Because e is less than .5, we can turn this into a chained inequality.

For a few extra bytes, this is significantly faster: Try it online!

Jelly,  16  15 bytes

-1 thanks to Erik the Outgolfer (a smart adjustment to the checking allowing a single filter)

:Ɲ;_/>¥’Ạ
ŒṗUçƇ

A dyadic link accepting a positive integer, d, on the left and a positive integer, e, on the right which yields a list of lists of positive integers.

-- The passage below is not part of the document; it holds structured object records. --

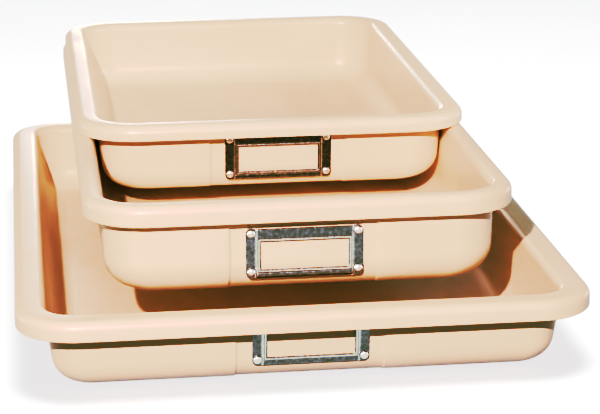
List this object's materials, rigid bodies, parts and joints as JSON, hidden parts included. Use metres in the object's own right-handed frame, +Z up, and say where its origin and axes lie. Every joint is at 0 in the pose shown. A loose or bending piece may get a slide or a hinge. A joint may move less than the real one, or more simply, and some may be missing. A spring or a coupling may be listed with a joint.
{
  "type": "nesting sample pan set",
  "caption": "Stack of rectangular moulded sample pans in graded sizes, with rounded turned-down rims and a riveted metal label holder on each front wall.",
  "frame": {"origin": "middle of the stack's footprint on the ground, under the large pan's base plane", "axes": "+X to the right seen from the label holders, +Y from the label holders to the back, along the pans' length, +Z up"},
  "size_m": [0.457, 0.72, 0.16],
  "materials": {
    "pan_shell": "smooth moulded glass-fibre resin, semi-gloss, cream",
    "holder_plate": "pressed steel, dark nickel plate",
    "rivet_metal": "bright domed head",
    "washer_metal": "zinc plated"
  },
  "bodies": {
    "large": {"large_pan": "pan_shell", "label_holder_large": "holder_plate", "rivet_large_upper_left": "rivet_metal", "washer_large_upper_left": "washer_metal", "rivet_large_upper_right": "rivet_metal", "washer_large_upper_right": "washer_metal", "rivet_large_lower_left": "rivet_metal", "washer_large_lower_left": "washer_metal", "rivet_large_lower_right": "rivet_metal", "washer_large_lower_right": "washer_metal"},
    "medium": {"medium_pan": "pan_shell", "label_holder_medium": "holder_plate", "rivet_medium_upper_left": "rivet_metal", "washer_medium_upper_left": "washer_metal", "rivet_medium_upper_right": "rivet_metal", "washer_medium_upper_right": "washer_metal", "rivet_medium_lower_left": "rivet_metal", "washer_medium_lower_left": "washer_metal", "rivet_medium_lower_right": "rivet_metal", "washer_medium_lower_right": "washer_metal"},
    "small": {"small_pan": "pan_shell", "label_holder_small": "holder_plate", "rivet_small_upper_left": "rivet_metal", "washer_small_upper_left": "washer_metal", "rivet_small_upper_right": "rivet_metal", "washer_small_upper_right": "washer_metal", "rivet_small_lower_left": "rivet_metal", "washer_small_lower_left": "washer_metal", "rivet_small_lower_right": "rivet_metal", "washer_small_lower_right": "washer_metal"}
  },
  "joints": [
    {"name": "medium_lift", "type": "slide", "parent": "large", "child": "medium", "axis": [0, 0, 1], "range_m": [0, 0.12]},
    {"name": "small_lift", "type": "slide", "parent": "medium", "child": "small", "axis": [0, 0, 1], "range_m": [0, 0.12]}
  ]
}
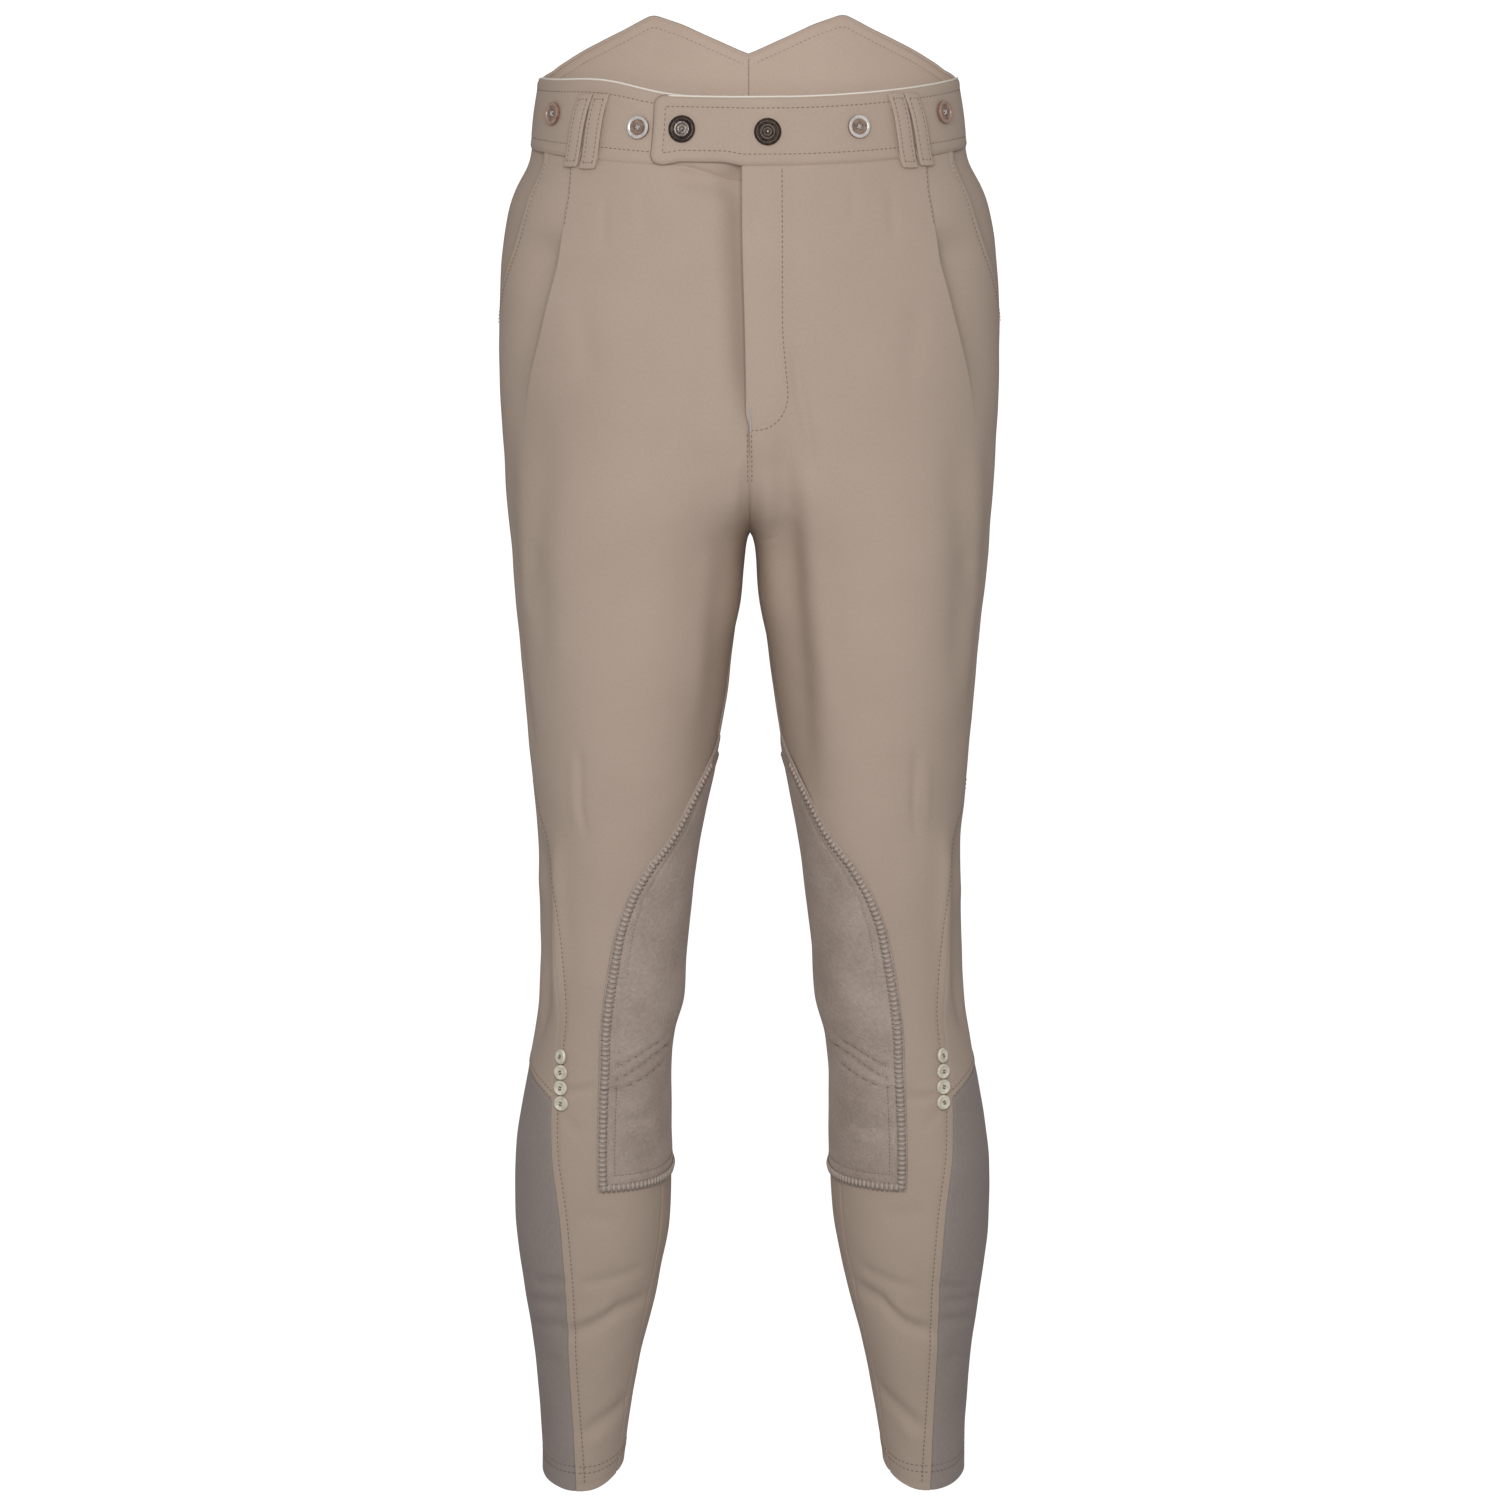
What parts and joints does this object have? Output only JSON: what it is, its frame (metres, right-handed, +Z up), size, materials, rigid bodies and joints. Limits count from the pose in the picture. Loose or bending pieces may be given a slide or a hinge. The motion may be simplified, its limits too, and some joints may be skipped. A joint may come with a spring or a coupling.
{
  "type": "riding breeches",
  "caption": "Hollow riding breeches, worn shape: high fishtail back with brace buttons, snapped waistband, pleated front, slanted pockets, suede knee patches and stretch calf panels.",
  "frame": {"origin": "middle of the waist, halfway up the waistband at the side seams, where the wearer holds it up", "axes": "+Z up the body, +X towards the wearer's left side, -Y towards the front"},
  "size_m": [0.3562, 0.251, 1.068],
  "materials": {
    "twill": "matt cotton twill, beige",
    "stretch": "smooth stretch knit, grey",
    "suede": "matt suede, grey beige",
    "corozo": "polished brown button with a pale rim",
    "shell": "pearly cream",
    "gunmetal": "dark antique metal"
  },
  "bodies": {
    "root": {"front_left": "twill", "front_shin_left": "twill", "back_left": "twill", "back_shin_left": "twill", "pocket_facing_left": "twill", "waistband_left": "twill", "fishtail_left": "twill", "calf_panel_left": "stretch", "knee_patch_left": "suede", "belt_loop_front_inner_left": "twill", "belt_loop_front_outer_left": "twill", "belt_loop_back_inner_left": "twill", "belt_loop_back_outer_left": "twill", "brace_button_front_inner_left": "corozo", "brace_button_front_outer_left": "corozo", "brace_button_back_left": "corozo", "knee_button_1_left": "shell", "knee_button_2_left": "shell", "knee_button_3_left": "shell", "knee_button_4_left": "shell", "front_right": "twill", "front_shin_right": "twill", "back_right": "twill", "back_shin_right": "twill", "pocket_facing_right": "twill", "waistband_right": "twill", "fishtail_right": "twill", "calf_panel_right": "stretch", "knee_patch_right": "suede", "belt_loop_front_inner_right": "twill", "belt_loop_front_outer_right": "twill", "belt_loop_back_inner_right": "twill", "belt_loop_back_outer_right": "twill", "brace_button_front_inner_right": "corozo", "brace_button_front_outer_right": "corozo", "brace_button_back_right": "corozo", "knee_button_1_right": "shell", "knee_button_2_right": "shell", "knee_button_3_right": "shell", "knee_button_4_right": "shell", "snap_tab": "gunmetal", "snap_band": "gunmetal"}
  },
  "joints": []
}
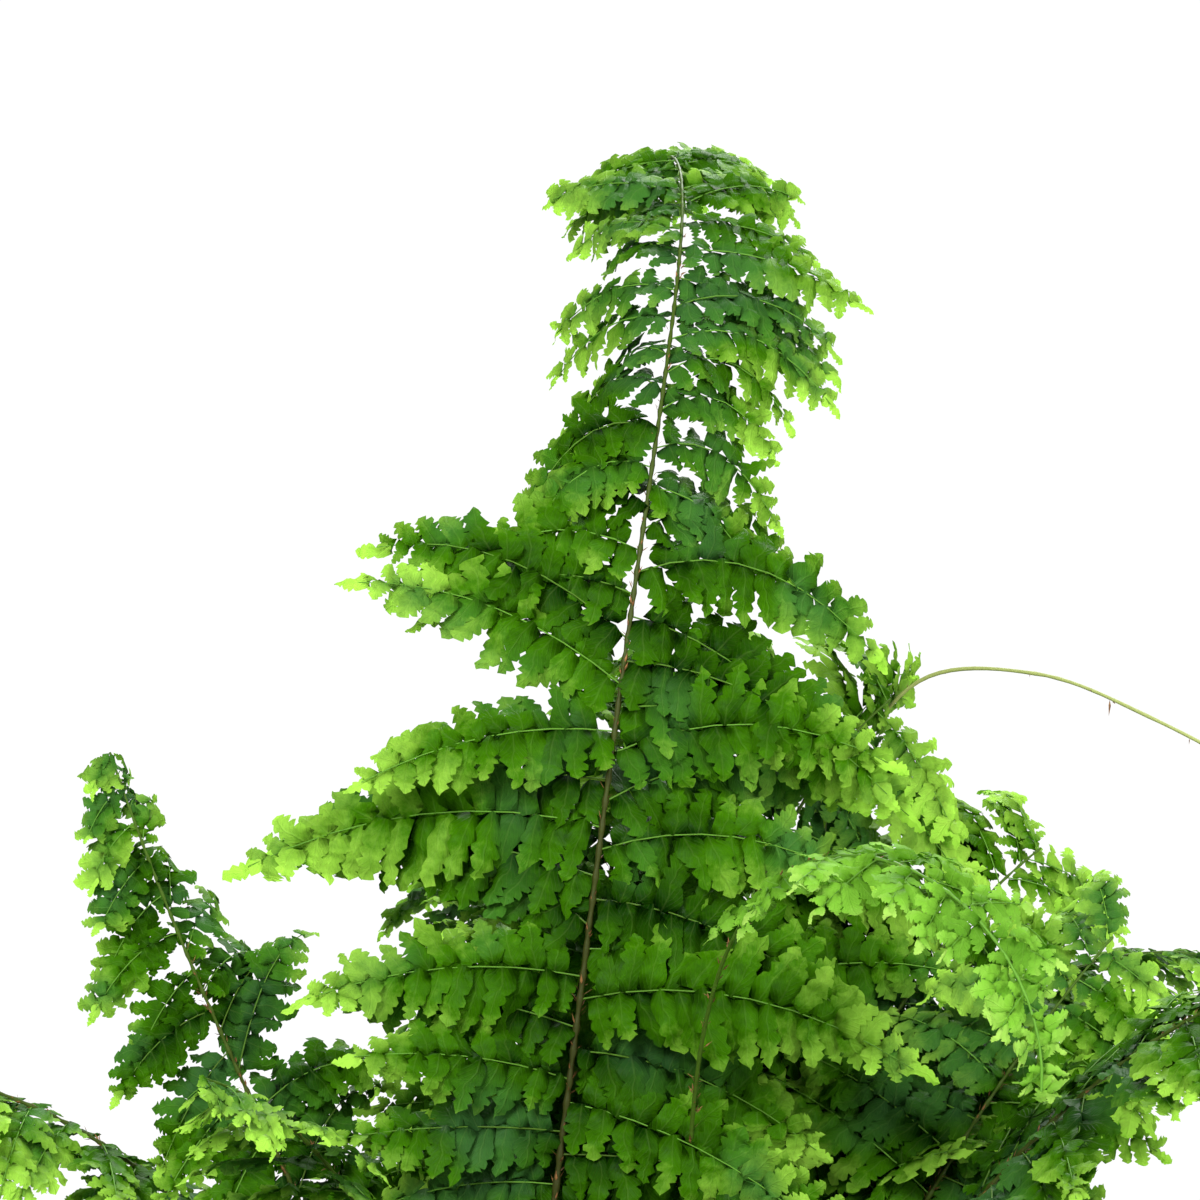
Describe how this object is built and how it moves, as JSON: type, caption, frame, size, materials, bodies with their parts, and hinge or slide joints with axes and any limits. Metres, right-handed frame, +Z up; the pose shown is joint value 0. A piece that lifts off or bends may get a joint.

Try it online! (the footer formats the results to avoid list the implicit list formatting Jelly does as a full program)

How?

:Ɲ;_/>¥’Ạ - Link 1: admissible and within excess limit? descending list, L; excess limit, e
 Ɲ        - neighbour-wise:
:         -   integer division  -- admissible if all these are >1
      ¥   - last two links as a dyad - i.e. f(L,e):
    /     -   reduce (L) by:
   _      -     subtraction
     >    -   greater than (e)? (vectorises)  -- within excess if all these are ==0
  ;       - concatenate
       ’  - decrement (vectorises)
        Ạ - all (non-zero)?

ŒṗUçƇ - Main link: integer, d; integer, e
Œṗ    - partitions (of d)
  U   - reverse each
    Ƈ - filter keep those (v in that) for which:
   ç  -   call last Link (1) as a dyad - i.e. f(v, e)

Haskell, 59 58 54 bytes

1 byte saved thanks to nimi

4 bytes saved thanks to xnor

0#_=[[]]
d#m=do i<-[1..div(m+d)2];(i:)<$>(d-i)#(2*i-d)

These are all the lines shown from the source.